Minister for Finance Paschal Donohoe said he cannot commit at this stage to the introduction of a vacant property tax because of the legal and social complexities involved.
He said that more than a third of the 183,000 properties currently classified as vacant in the State were owned by elderly people “pointing to all kinds of reasons why those properties might not be used”.
Appearing before the select committee on finance to consider the Finance Bill, Mr Donohoe said questions about how many homes are vacant; why they are vacant; and who owns them needed to answered before such a tax could be introduced.
He was responding to criticism from Sinn Féin's Pearse Doherty, who claimed the Government was dragging its heels on the matter when the State needed to wield a stick to investors sitting on vacant properties.
‘Immoral’
“It’s immoral that we have so many vacant houses at a time of huge crisis with more than 3,000 children in emergency accommodation . . . and with people dying on the streets from homelessness,” Mr Doherty said.
He also claimed there was no legal impediment to applying a tax on a category of homes, noting the Government introduced a similar measure on holiday homes in 2010.
Figures from Census 2016 show there are 183,000 units, excluding holiday homes, vacant across the State, with up to 90,000 located in urban areas, where demand for housing is most acute.
The Government has committed to examining the issue ahead of Budget 2019 and is seeking advice from the Attorney General.
Mr Donohoe was also forced into defending the Government’s controversial help-to-buy scheme for first-time house buyers amid a sustained attack from Opposition politicians, who claimed it was merely fuelling further property price inflation and was a sop to developers.
Mr Donohoe, however, said it was too premature to consider the full impact of the scheme, which offers tax rebates of up to €20,000 to first-time buyers, and whether it was having the required supply-side effect.
He said so far just 4,487 applicants had accessed the scheme and this was not enough for anybody to claim it is “shifting the needle in terms of pricing levels”.
Independent review
Mr Donohoe said an independent review of the scheme showed 53 per cent of the claims made under the scheme were against properties worth in the region of €300,000, which showed the measure was concentrated on increasing affordability at lower levels of the market.
“It is going to take longer than six to nine months to evaluate whether it is having a supply-side response and that’s the basis on which I will evaluate this scheme in the run-up to Budget 2019,” he said.
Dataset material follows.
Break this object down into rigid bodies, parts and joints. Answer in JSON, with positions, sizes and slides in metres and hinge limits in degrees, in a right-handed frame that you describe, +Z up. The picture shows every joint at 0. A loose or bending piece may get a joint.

Separately Mr Donohoe said the Government’s new share scheme for SME employees will cost the exchequer about €10 million a year.
He said the key employee engagement programme (Keep) was a tax expenditure with a cost to the State but one that addressed a competitive failing.
Employees are currently liable to income tax, USC and PRSI when exercising their share options.
However, under the Government’s new scheme, they will now only be liable for capital gains tax at a rate of 33 per cent upon the sale of their shares, effectively allowing them pay the tax bill out of the proceeds.